The most read Journal of Applied Polymer Science articles from January include electronic materials, polyolefines, antibacterial composites, and hydrogels. In addition, the journal is introducing an open access option: see our open polymers article for more details.
Lim from Hanyang University and co-workers prepare a highly conductive composite with nanotubes in a polymeric matrix, for indium tin oxide-free organic solar cells. After solvent doping the polymer deposited on a polyethylene substrate showed a remarkably high conductivity. The composite has good potential to be deployed in flexible anodes for organic solar cells applications.
Akolekar et al. at Dow Chemical show they can introduce a number of functional groups into polypropylene at high temperature with a yield of up to 20, generating a highly stable functional polymer for a variety of applications.
Preparation and antibacterial activity of polyvinyl alcohol/regenerated silk fibroin composite fibers containing Ag nanoparticles
Through electrospinning and annealing of the resulting fibers, Li and co-workers at Soochow University show they can produce polymer fibers with embedded silver-containing nanoparticles that possess strong antimicrobial properties.

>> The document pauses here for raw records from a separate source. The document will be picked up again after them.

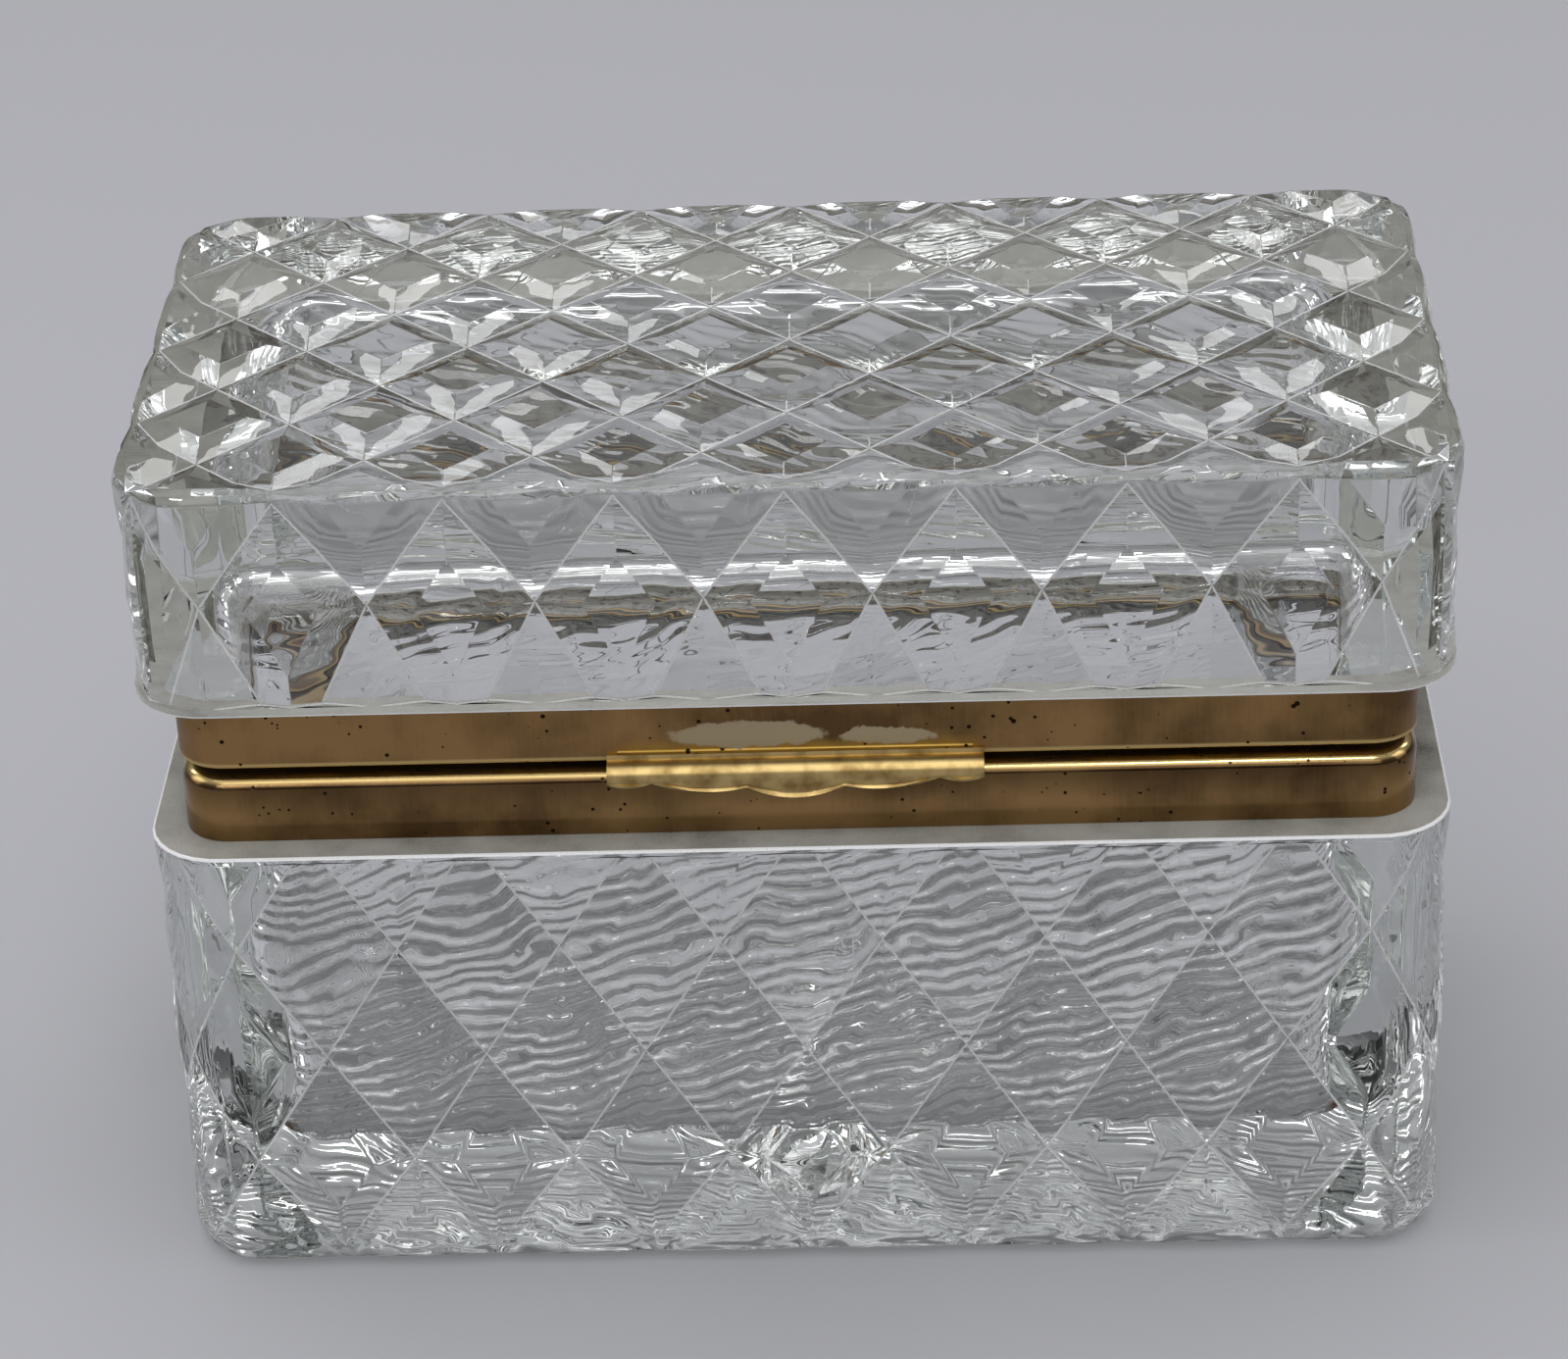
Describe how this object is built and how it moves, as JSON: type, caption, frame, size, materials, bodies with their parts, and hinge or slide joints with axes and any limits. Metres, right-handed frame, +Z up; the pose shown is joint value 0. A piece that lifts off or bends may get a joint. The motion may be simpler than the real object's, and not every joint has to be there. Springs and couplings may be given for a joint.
{
  "type": "glass casket box",
  "caption": "Rectangular cut glass casket box with a thick hollow base, a hollow lid, brass mounts at the seam, a rear hinge and a scalloped thumb tab.",
  "frame": {"origin": "on the table under the middle of the box", "axes": "+X along the front from left to right, +Y from the front to the hinge at the back, +Z up"},
  "size_m": [0.15, 0.076, 0.105],
  "materials": {
    "glass": "clear polished cut glass with a ground ledge",
    "brass": "aged, satin, pitted",
    "bright_brass": "worn bright by handling",
    "plaster": "matte set plaster",
    "solder": "dull soft solder"
  },
  "bodies": {
    "base": {"base_glass": "glass", "base_mount": "brass", "base_plaster": "plaster", "base_hinge_leaf": "brass", "hinge_pin": "brass"},
    "lid": {"lid_glass": "glass", "lid_mount": "brass", "lid_plaster": "plaster", "lid_hinge_leaf": "brass", "thumb_tab": "bright_brass", "tab_solder": "solder"}
  },
  "joints": [
    {"name": "lid_hinge", "type": "hinge", "parent": "base", "child": "lid", "pos_m": [0, 0.0349, 0.0669], "axis": [-1, 0, 0], "range_deg": [0, 100]}
  ]
}
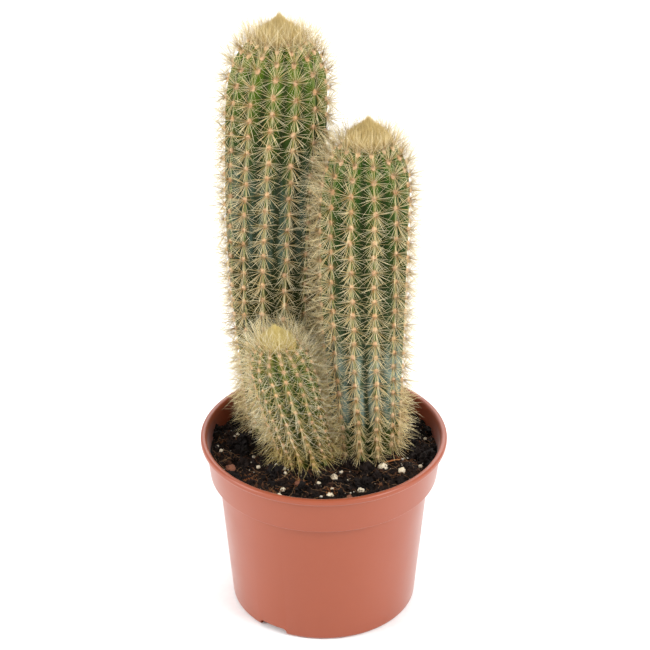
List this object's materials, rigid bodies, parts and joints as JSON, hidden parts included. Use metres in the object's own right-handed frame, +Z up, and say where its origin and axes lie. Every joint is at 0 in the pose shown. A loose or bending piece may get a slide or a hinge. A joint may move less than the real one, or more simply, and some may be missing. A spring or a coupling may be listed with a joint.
{
  "type": "potted tall cactus",
  "caption": "Group of tall ribbed columnar cactus stems with golden crowns and fine spines, growing in gritty soil in a round terracotta-coloured nursery pot.",
  "frame": {"origin": "middle of the pot's foot, on the surface that it stands on", "axes": "+Z up along the stems; -Y is the front, with the small stem in front of the tall one and the middle stem on the right; +X is to the right seen from the front"},
  "size_m": [0.12, 0.12, 0.296],
  "materials": {
    "terracotta_plastic": "smooth satin moulded plastic",
    "potting_soil": "damp crumbly potting mix, matte",
    "cactus_skin": "waxy green skin with a blue-grey bloom, straw-coloured spines and woolly areoles",
    "perlite_grain": "rough porous white granules",
    "bark": "rough dry bark",
    "dry_wood": "dry fibrous twig"
  },
  "bodies": {
    "root": {"pot": "terracotta_plastic", "soil": "potting_soil", "tall_stem": "cactus_skin", "middle_stem": "cactus_skin", "small_stem": "cactus_skin", "perlite_01": "perlite_grain", "perlite_02": "perlite_grain", "perlite_03": "perlite_grain", "perlite_04": "perlite_grain", "perlite_05": "perlite_grain", "perlite_06": "perlite_grain", "perlite_07": "perlite_grain", "perlite_08": "perlite_grain", "perlite_09": "perlite_grain", "perlite_10": "perlite_grain", "perlite_11": "perlite_grain", "perlite_12": "perlite_grain", "perlite_13": "perlite_grain", "perlite_14": "perlite_grain", "perlite_15": "perlite_grain", "perlite_16": "perlite_grain", "perlite_17": "perlite_grain", "perlite_18": "perlite_grain", "perlite_19": "perlite_grain", "perlite_20": "perlite_grain", "perlite_21": "perlite_grain", "bark_chip_01": "bark", "bark_chip_02": "bark", "bark_chip_03": "bark", "bark_chip_04": "bark", "dry_twig": "dry_wood"}
  },
  "joints": []
}
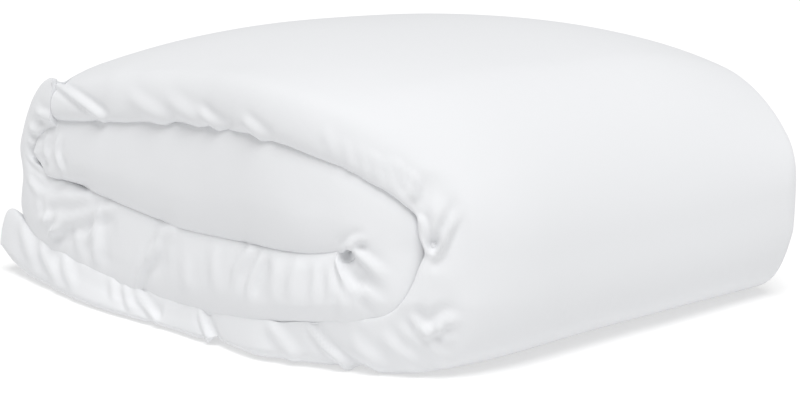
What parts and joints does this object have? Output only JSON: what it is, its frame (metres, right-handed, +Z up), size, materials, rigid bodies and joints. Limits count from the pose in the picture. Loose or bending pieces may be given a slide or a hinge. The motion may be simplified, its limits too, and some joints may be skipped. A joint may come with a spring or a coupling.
{
  "type": "duvet",
  "caption": "White duvet in a plain cotton cover, folded in quarters lengthways and rolled up loosely into a flat, crowned bundle.",
  "frame": {"origin": "bottom centre of the bundle, on the surface that it lies on", "axes": "+Z up; +X towards the smooth outer fold; -Y towards the side where the quarter fold shows as a spiral of round edges; +Y towards the hems"},
  "size_m": [0.626, 0.555, 0.2626],
  "materials": {
    "cover_fabric": "white cotton percale, washed and unironed",
    "filling": "hollow polyester fibre in a thin cambric shell",
    "baffle_tape": "woven cambric strip",
    "button": "moulded polyester, satin",
    "label_tape": "satin label tape, blank"
  },
  "bodies": {
    "base": {"cover_face_bottom": "cover_fabric", "cover_back_bottom": "cover_fabric", "cover_face_outer_fold": "cover_fabric", "cover_back_outer_fold": "cover_fabric", "filled_pocket_row1_ply4": "filling", "filled_pocket_row1_ply1": "filling", "filled_pocket_row1_ply2": "filling", "filled_pocket_row1_ply3": "filling", "filled_pocket_row2_ply4": "filling", "filled_pocket_row2_ply1": "filling", "filled_pocket_row2_ply2": "filling", "filled_pocket_row2_ply3": "filling", "filled_pocket_row3_ply4": "filling", "filled_pocket_row3_ply1": "filling", "filled_pocket_row3_ply2": "filling", "filled_pocket_row3_ply3": "filling", "baffle_1": "baffle_tape", "baffle_2": "baffle_tape"},
    "flap": {"cover_face_flap": "cover_fabric", "cover_back_flap": "cover_fabric", "filled_pocket_row4_ply4": "filling", "filled_pocket_row4_ply1": "filling", "filled_pocket_row4_ply2": "filling", "filled_pocket_row4_ply3": "filling", "filled_pocket_row5_ply4": "filling", "filled_pocket_row5_ply1": "filling", "filled_pocket_row5_ply2": "filling", "filled_pocket_row5_ply3": "filling", "filled_pocket_row6_ply4": "filling", "filled_pocket_row6_ply1": "filling", "filled_pocket_row6_ply2": "filling", "filled_pocket_row6_ply3": "filling", "filled_pocket_row7_ply4": "filling", "filled_pocket_row7_ply1": "filling", "filled_pocket_row7_ply2": "filling", "filled_pocket_row7_ply3": "filling", "filled_pocket_row8_ply4": "filling", "filled_pocket_row8_ply1": "filling", "filled_pocket_row8_ply2": "filling", "filled_pocket_row8_ply3": "filling", "filled_pocket_row9_ply4": "filling", "filled_pocket_row9_ply1": "filling", "filled_pocket_row9_ply2": "filling", "filled_pocket_row9_ply3": "filling", "baffle_3": "baffle_tape", "baffle_4": "baffle_tape", "baffle_5": "baffle_tape", "baffle_6": "baffle_tape", "baffle_7": "baffle_tape", "baffle_8": "baffle_tape", "button_1": "button", "button_2": "button", "button_3": "button", "button_4": "button", "button_5": "button", "button_6": "button", "button_7": "button", "button_8": "button"},
    "label": {"care_label": "label_tape"}
  },
  "joints": [
    {"name": "unroll", "type": "hinge", "parent": "base", "child": "flap", "pos_m": [0.21235, 0, 0.101], "axis": [0, 1, 0], "range_deg": [0, 155], "deforming": ["cover_face_outer_fold", "cover_back_outer_fold", "filled_pocket_row3_ply4", "filled_pocket_row3_ply1", "filled_pocket_row3_ply2", "filled_pocket_row3_ply3"]},
    {"name": "label_swing", "type": "hinge", "parent": "flap", "child": "label", "pos_m": [-0.12, 0.2765, 0.169], "axis": [1, 0, 0], "range_deg": [0, 150]}
  ]
}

Swelling behavior and structural characteristics of polyvinyl alcohol/montmorillonite nanocomposite hydrogels
Sirousazar and coworkers examine the structure-property relationships in polymer/clay composite hydrogels. The composites are tougher than pure polymer hydrogels, and the swelling can be tailored by the clay content to suit applications especially in the biomedical area.
A classic from 2002 from Safadi et al. at the University of Kentucky on ultrasonic dispersion of nanotubes in polymer matrices. A nanotube loading of 2.5% in weight changes the composite from insulating to conductive, and doubles the tensile modulus.